> **INSTRUCTIONS FOR THE TASK**
Copy out all lines in the data below containing the string "scene".

> **DATA BLOCK**
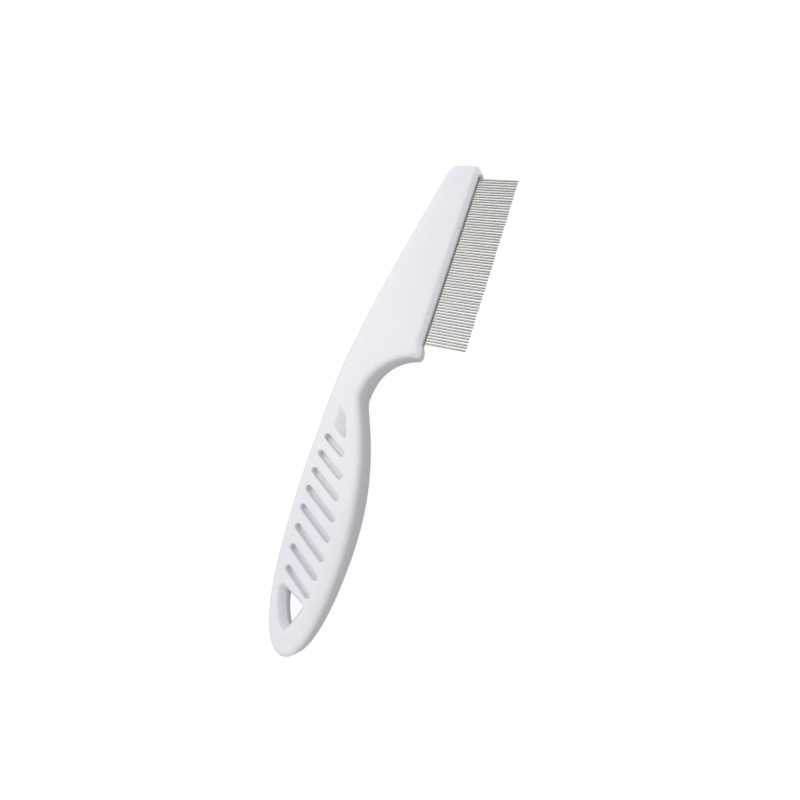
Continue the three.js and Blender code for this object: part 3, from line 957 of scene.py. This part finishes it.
def build_sky():
    """White behind the comb for the camera, and a dimmer soft light all round for its surfaces."""
    world = bpy.data.worlds.new("studio")
    world.use_nodes = True
    tree = world.node_tree
    tree.nodes.clear()
    seen = add(tree, "LightPath").outputs["Is Camera Ray"]
    strength = ranged(tree, seen, SKY_GLOW, SKY_SEEN, 0, 1)
    light = add(tree, "Background", {"Color": (1, 1, 1, 1), "Strength": strength}).outputs[0]
    add(tree, "OutputWorld", {"Surface": light})
    bpy.context.scene.world = world


def add_softbox(name, place, size, energy):
    """A square area light at a place in metres, aimed at the middle of the comb."""
    light = bpy.data.lights.new(name, "AREA")
    light.size = size
    light.energy = energy
    softbox = bpy.data.objects.new(name, light)
    softbox.location = place
    softbox.rotation_euler = (-Vector(place)).to_track_quat("-Z", "Y").to_euler()
    bpy.context.scene.collection.objects.link(softbox)


def build_camera():
    low, high = CAD_BOX
    middle = (Vector(low) + Vector(high)) / 2
    aim = middle + Vector((CAMERA_AIM[0] * MM, CAMERA_AIM[1] * MM, 0))
    level = Vector((math.sin(CAMERA_AZIMUTH), -math.cos(CAMERA_AZIMUTH), 0))
    towards = level * math.cos(CAMERA_ELEVATION) + Vector((0, 0, math.sin(CAMERA_ELEVATION)))
    flat_right = Vector((math.cos(CAMERA_AZIMUTH), math.sin(CAMERA_AZIMUTH), 0))
    flat_up = towards.cross(flat_right)
    right = flat_right * math.cos(CAMERA_ROLL) + flat_up * math.sin(CAMERA_ROLL)
    turn = Matrix((right, towards.cross(right), towards)).transposed()
    lens = bpy.data.cameras.new("camera")
    lens.lens = CAMERA_LENS
    lens.sensor_width = CAMERA_SENSOR
    lens.clip_start = 0.005
    camera = bpy.data.objects.new("camera", lens)
    camera.matrix_world = Matrix.Translation(aim + towards * CAMERA_DISTANCE * MM) @ turn.to_4x4()
    bpy.context.scene.collection.objects.link(camera)
    bpy.context.scene.camera = camera


def build_studio():
    bpy.context.scene.view_settings.view_transform = "Standard"
    build_floor()
    build_sky()
    add_softbox("upper_left", SOFTBOX_PLACE, SOFTBOX_SIZE, SOFTBOX_ENERGY)
    build_camera()


build_handle()
build_strip(build_teeth())
build_studio()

> **COMPLETED TASK**
Continue the three.js and Blender code for this object: part 3, from line 957 of scene.py. This part finishes it.
    bpy.context.scene.world = world
    bpy.context.scene.collection.objects.link(softbox)
    bpy.context.scene.collection.objects.link(camera)
    bpy.context.scene.camera = camera
    bpy.context.scene.view_settings.view_transform = "Standard"